If you already know that you really want to study in Japan again then I'm a bit confused why you're asking whether you need to or not. I had a great time studying Japanese in Japan even if only for a short time and I would happily go again, but I absolutely don't think it's necessary in order to be "fluent" (I assume you mean "able to conduct a conversation without issues and function in daily life"). If you feel you need more grammar then a textbook may even be more efficient than classes if you have the motivation to study by yourself.

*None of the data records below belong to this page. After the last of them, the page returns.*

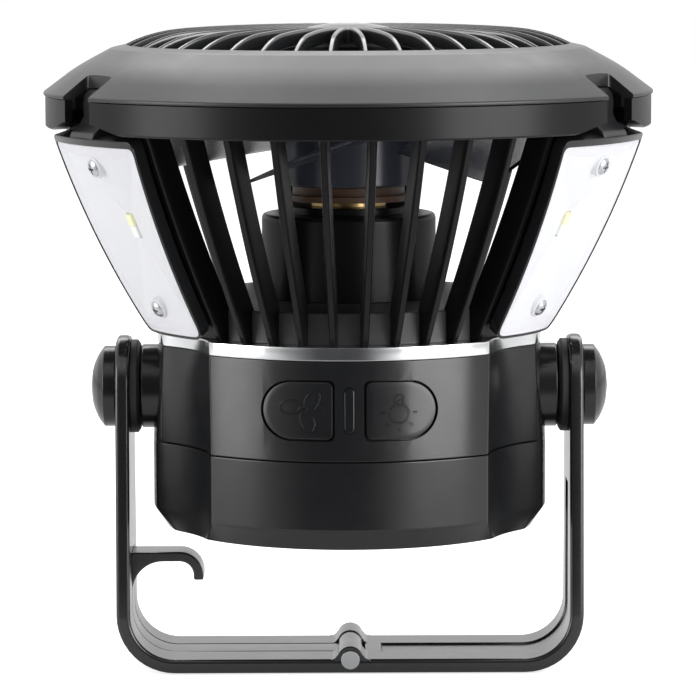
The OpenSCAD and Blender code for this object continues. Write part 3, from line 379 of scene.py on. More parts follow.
class Bow:
    """A bowed arc through two (radius, height) points, and layers at a depth under it."""

    def __init__(self, top, foot, sag):
        """Takes its two ends and how far it bows outwards between them."""
        top, foot = Vector(top), Vector(foot)
        half = (top - foot).length / 2
        self.r = (half ** 2 + sag ** 2) / (2 * sag)
        out = Vector((top.y - foot.y, foot.x - top.x)) / (2 * half)
        self.mid = (top + foot) / 2 - (self.r - sag) * out

    def at(self, z, depth=0.0):
        """The point of the layer that stands square under the arc's point at height z."""
        rise = (z - self.mid.y) / self.r
        run = sqrt(1 - rise ** 2)
        return self.mid.x + (self.r - depth) * run, self.mid.y + (self.r - depth) * rise


LIGHT_FOOT, LIGHT_TOP = 92.9, 146.2
LIGHT = Bow((RIM_R - 1.4, LIGHT_TOP), (55.2, LIGHT_FOOT), 1.77)
RIB = Bow((RIM_R - 5.8, BAND_Z), (BASE_TOP_R - 1.9, RING_TOP), 1.2)


# ---- front cover and cage --------------------------------------------------------

CROWN_R = 150.0
CROWN_FLAT = GRILLE_R - 13.6
CROWN_DIP, DIP_START, DIP_SPAN = 0.9, 11, 49
RIB_HALF, RIB_DEPTH = 0.68, 3.9
CAGE_RIB_HALF, CAGE_RIB_DEPTH = 1.1, 7.4
BAR_RING = rounded([(-1, 0), (1, 0), (1, 1), (-1, 1)], [0.45, 0.45, 0.12, 0.12], 3)


def crown(r):
    """Height of the grille's crown at a radius: a flat arc, and a rounder one near its edge."""
    mid = GRILLE_R / 2
    if r <= CROWN_FLAT:
        return CROWN_Z - CROWN_R + sqrt(CROWN_R ** 2 - (r - mid) ** 2)
    fall = CROWN_R - sqrt(CROWN_R ** 2 - (CROWN_FLAT - mid) ** 2)
    up = Vector((CROWN_FLAT - mid, CROWN_R - fall)) / CROWN_R
    joint, end = Vector((CROWN_FLAT, CROWN_Z - fall)), Vector((GRILLE_R + 0.6, GRILLE_Z - 0.2))
    edge_r = -(end - joint).length_squared / (2 * (end - joint).dot(up))
    centre = joint - edge_r * up
    return centre.y + sqrt(max(0, edge_r ** 2 - (r - centre.x) ** 2))


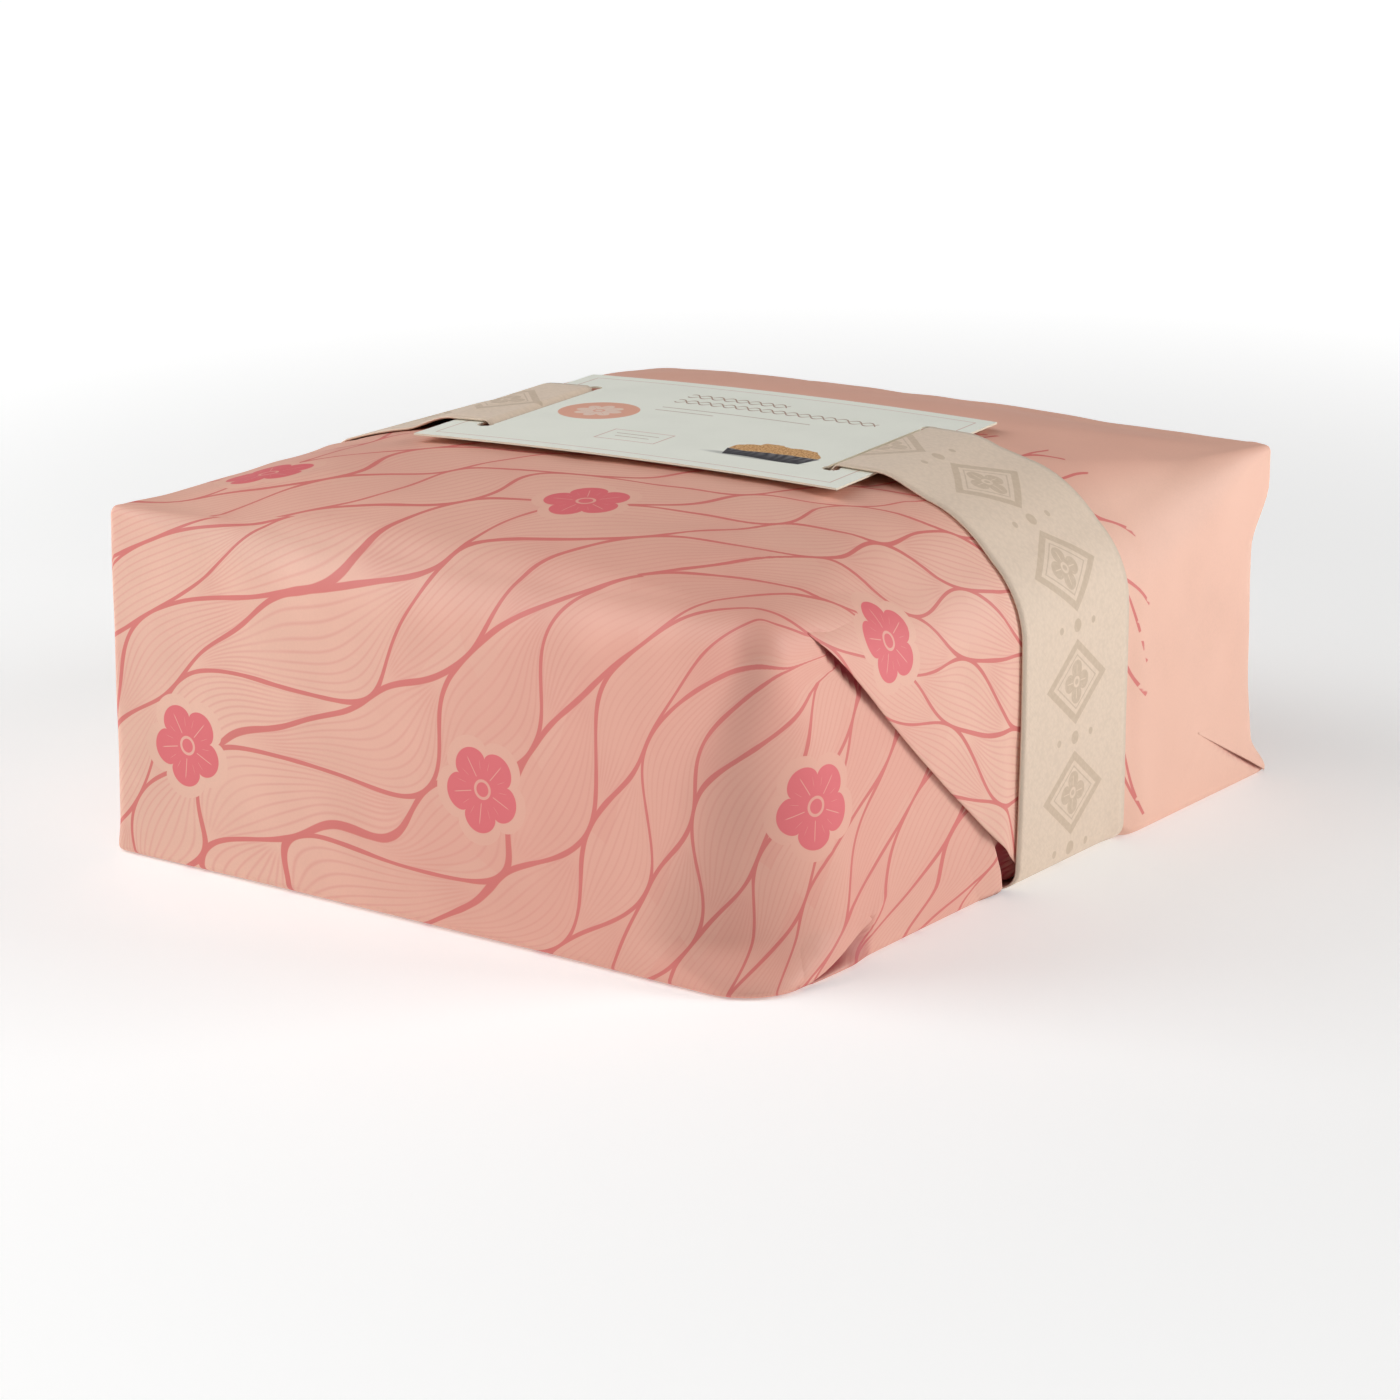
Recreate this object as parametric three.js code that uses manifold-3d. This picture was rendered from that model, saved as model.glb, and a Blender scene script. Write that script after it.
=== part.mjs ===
// A shut gift-wrapped pack for a large festive loaf: one sheet of printed paper folded
// round a low box-shaped form, a wide flat ribbon that runs lengthwise round it, and a
// card threaded on the ribbon through two slits.
// Millimetres, +Z up. X runs along the ribbon, -Y is the front, the pack stands on z = 0.

import * as THREE from "three";
import { ConvexGeometry } from "three/addons/geometries/ConvexGeometry.js";
import { mergeVertices } from "three/addons/utils/BufferGeometryUtils.js";
import Module from "manifold-3d";

const wasm = await Module();
wasm.setup();

// Size of the wrapped form
const HALF_LENGTH = 120.2;
const HALF_DEPTH = 138.8;
const EDGE_HEIGHT = 109;

// The loaf lifts the middle of the top, and the lift dies out before each side. It starts
// at this share of the height.
const LIFT_STARTS = 0.6;
const CROWN = 11.3;
const CROWN_REACH = { left: 117, right: 110, front: 128, back: 128 };
const CROWN_POWER = 4;

// The right end turns outwards towards the back, the left end leans out towards its foot,
// both bulge a little and spread at the foot behind the ribbon, and the back edge bows up
const RIGHT_FLARE = 2.5;
const LEFT_LEAN = 3;
const END_BULGE = 1;
const FOOT_SPREAD = { right: 2.6, left: 2.1, from: 38, over: 22, height: 45 };
const BACK_EDGE_BOW = 1.4;

// Upright corners from the near left one, anticlockwise. The radii are [height, radius]
// pairs: the near right corner is slack low down, and the others end in crisp paper ears.
const CORNERS = [
  { sx: -1, sy: -1, start: 180, radii: [[0, 3], [12, 5], [100, 2.5]] },
  { sx: 1, sy: -1, start: 270, radii: [[0, 19], [15, 45], [52, 31], [100, 12]] },
  { sx: 1, sy: 1, start: 0, radii: [[0, 2], [13, 15], [76, 16], [97, 1.5]] },
  { sx: -1, sy: 1, start: 90, radii: [[0, 5], [13, 16], [70, 22], [104, 34]] },
];
const SMALLEST_RADIUS = 0.8;

// Rounding of the top edge at each corner and along each side, from the front, and of
// the bottom edge along each side
const TOP_ROUND_CORNER = [2.5, 13, 2.5, 20];
const TOP_ROUND_SIDE = [21, 33, 5, 7];
const BOTTOM_ROUND_SIDE = [3, 2.5, 3, 2.5];
const BOTTOM_ROUND_CORNER = 2;
const ROUND_RAMP = 0.3;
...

I wouldn't call myself "fluent" in Japanese yet but IMO the best way to study a language (once past the most basic stages) is always a) find some methods you can enjoy rather than seeing as a chore, such as watching TV or chatting with friends, ways that expose you to natives actually using the language b) do this pretty much every day, even if only for a short time, and make a note of new vocab or phrases that you think are interesting/useful. Make sure whatever method you pick you do it regularly.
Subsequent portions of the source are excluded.